Le docteur Sacha Geller, président du Centre d’exploitation fonctionnelle et d’étude de la reproduction (CEFER) de Marseille, pratique depuis plusieurs années des inséminations artificielles et son organisme fonctionne de fait comme une banque de sperme privée. Il est l’artisan de ce système d’associations destiné à favoriser la GPA et a crée, en septembre 1983, dans la cité phocéenne l’association « mères d’accueil » (et non « mères porteuses » comme indiqué dans le reportage), dont il fait connaître l’existence par une conférence de presse le 20 octobre suivant. L’Association nationale d’insémination artificielle par substitution (ANIAS), ayant le même objet, a été créée à Paris en juillet 1983. Contrairement à d’autres pays, la loi française est en effet en retard par rapport aux pratiques sociales.

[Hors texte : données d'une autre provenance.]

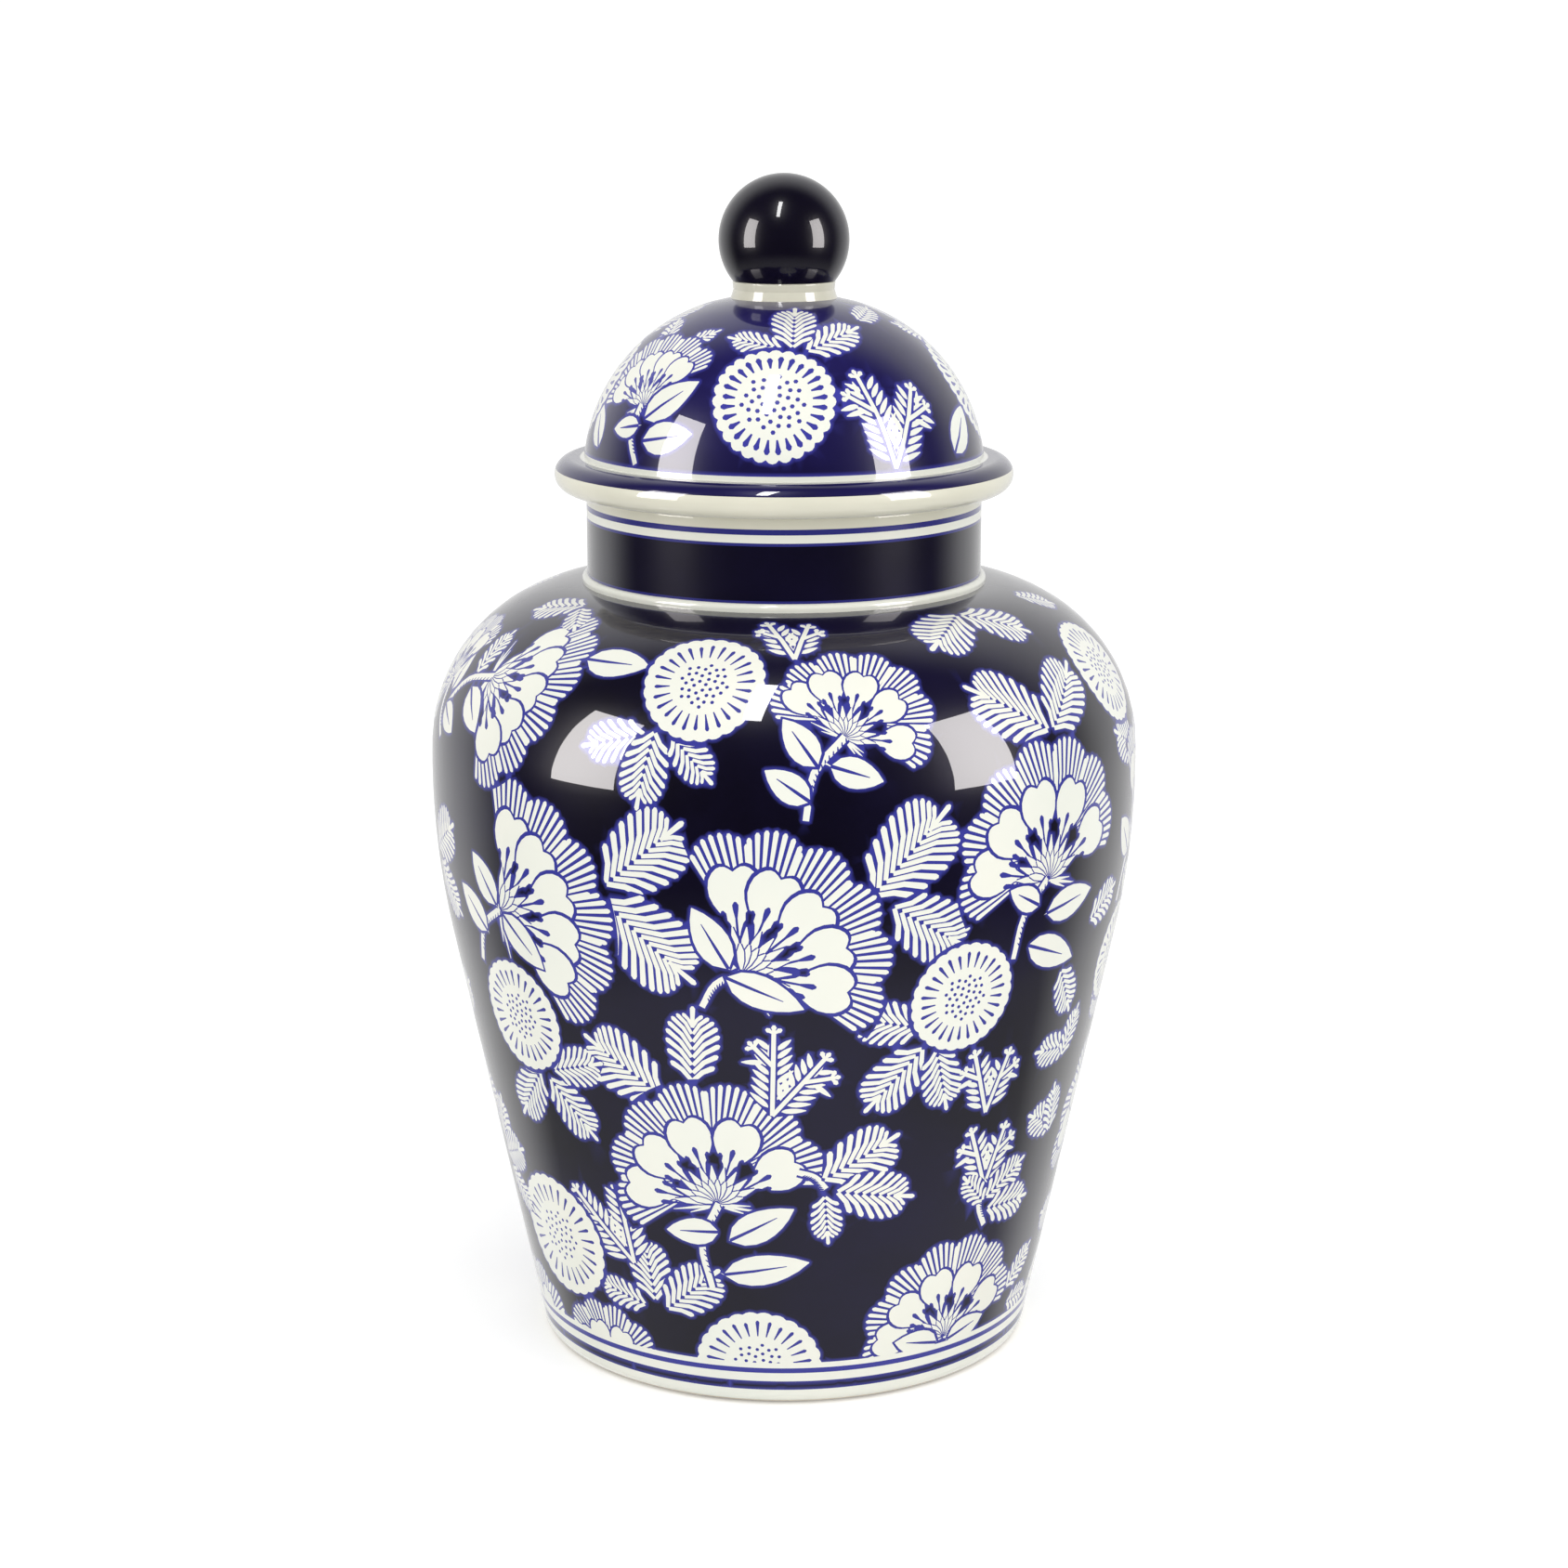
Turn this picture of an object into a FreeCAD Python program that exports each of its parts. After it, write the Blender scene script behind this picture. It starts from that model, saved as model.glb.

Le 21 octobre 1983, lendemain de l’intervention du docteur Geller, le secrétaire d’État chargé de la Santé, le socialiste Edmond Hervé, désapprouve publiquement cette « location d’utérus » l’assimilant à « une vente et un achat d’enfant », tout en disant « comprendre la détresse des couples qui ne peuvent pas avoir d’enfant » et les invitant plutôt à se tourner vers les progrès récents de la médecine. Le 24 février 1982 est en effet née Amandine, premier « bébé éprouvette » français (à la suite de Louise Brown née en 1978 en Angleterre) conçu par fécondation in vitro (FIV). La FIV est une technique de procréation médicalement assistée (PMA) consistant à prélever des ovules dans l’ovaire de la femme et à leur faire rencontrer les spermatozoïdes de l’homme en éprouvette.
Le 24 octobre 1984, le Comité consultatif national d’éthique (CCNE), créé l’année précédente sur décision du président de la République François Mitterrand et présidé par le professeur Jean Bernard, rend un avis négatif sur la GPA au nom du respect de l’intérêt supérieur de l’enfant à naître, et en particulier des troubles psychologiques qu’il serait susceptible de subir postérieurement, mais sans toutefois prôner une loi l’interdisant, alors que le ministre de la Justice Robert Badinter fait preuve de libéralisme. Ce vide juridique permet donc à des enfants de naître par GPA sur le sol français, tels Isabelle ayant vu le jour en avril 1985 dans une clinique de Montpellier et mise au monde par Patricia présentée par les médias comme la « première mère porteuse française » lors de son témoignage, en novembre 1984, dans le magazine Parents. Après cet accouchement sous X, l’enfant est reconnu par son père et l’épouse de ce dernier entame une procédure d’adoption.
Bibliographie
- Robert Clarke, Les enfants de la science, Paris, Stock, 1984.
- Sacha Geller, Mères porteuses. Oui ou non ?, Paris, Frison-Roche, 1990.